- _Exercise_
Note each line that includes the word "materials". Copy those lines.

--- start of Excerpted records ---

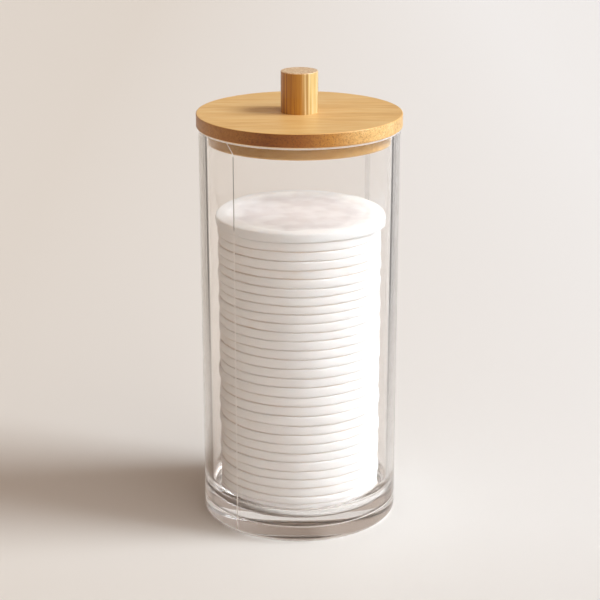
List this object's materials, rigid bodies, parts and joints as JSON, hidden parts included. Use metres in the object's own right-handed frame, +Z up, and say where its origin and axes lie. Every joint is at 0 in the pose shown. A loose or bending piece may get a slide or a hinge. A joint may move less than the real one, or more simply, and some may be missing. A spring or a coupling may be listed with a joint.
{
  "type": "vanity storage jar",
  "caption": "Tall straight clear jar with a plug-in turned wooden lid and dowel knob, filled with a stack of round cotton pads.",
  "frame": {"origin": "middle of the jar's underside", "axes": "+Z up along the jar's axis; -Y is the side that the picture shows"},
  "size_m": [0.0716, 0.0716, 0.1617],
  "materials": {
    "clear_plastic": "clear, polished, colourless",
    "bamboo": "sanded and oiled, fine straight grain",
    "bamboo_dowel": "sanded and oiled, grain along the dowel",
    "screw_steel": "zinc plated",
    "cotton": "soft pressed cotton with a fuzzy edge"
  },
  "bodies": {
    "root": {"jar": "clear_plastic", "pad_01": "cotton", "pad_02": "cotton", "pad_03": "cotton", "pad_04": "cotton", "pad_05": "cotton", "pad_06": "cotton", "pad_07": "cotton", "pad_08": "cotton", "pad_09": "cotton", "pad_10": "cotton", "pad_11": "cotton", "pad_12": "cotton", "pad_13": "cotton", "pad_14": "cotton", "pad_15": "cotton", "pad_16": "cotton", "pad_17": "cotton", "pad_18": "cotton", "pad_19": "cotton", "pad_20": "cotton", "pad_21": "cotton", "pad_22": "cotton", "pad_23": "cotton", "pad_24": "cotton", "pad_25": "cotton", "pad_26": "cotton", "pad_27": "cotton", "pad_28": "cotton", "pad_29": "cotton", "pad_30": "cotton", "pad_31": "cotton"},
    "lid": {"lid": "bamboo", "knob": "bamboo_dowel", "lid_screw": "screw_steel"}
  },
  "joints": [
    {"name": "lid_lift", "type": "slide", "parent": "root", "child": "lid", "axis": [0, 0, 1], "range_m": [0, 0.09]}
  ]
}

--- end of Excerpted records ---
--- start of Excerpted records ---

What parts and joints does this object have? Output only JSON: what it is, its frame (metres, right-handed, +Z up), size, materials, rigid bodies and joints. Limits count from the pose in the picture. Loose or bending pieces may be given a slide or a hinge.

--- end of Excerpted records ---

- _Task response_
List this object's materials, rigid bodies, parts and joints as JSON, hidden parts included. Use metres in the object's own right-handed frame, +Z up, and say where its origin and axes lie. Every joint is at 0 in the pose shown. A loose or bending piece may get a slide or a hinge. A joint may move less than the real one, or more simply, and some may be missing. A spring or a coupling may be listed with a joint.
  "materials": {
What parts and joints does this object have? Output only JSON: what it is, its frame (metres, right-handed, +Z up), size, materials, rigid bodies and joints. Limits count from the pose in the picture. Loose or bending pieces may be given a slide or a hinge.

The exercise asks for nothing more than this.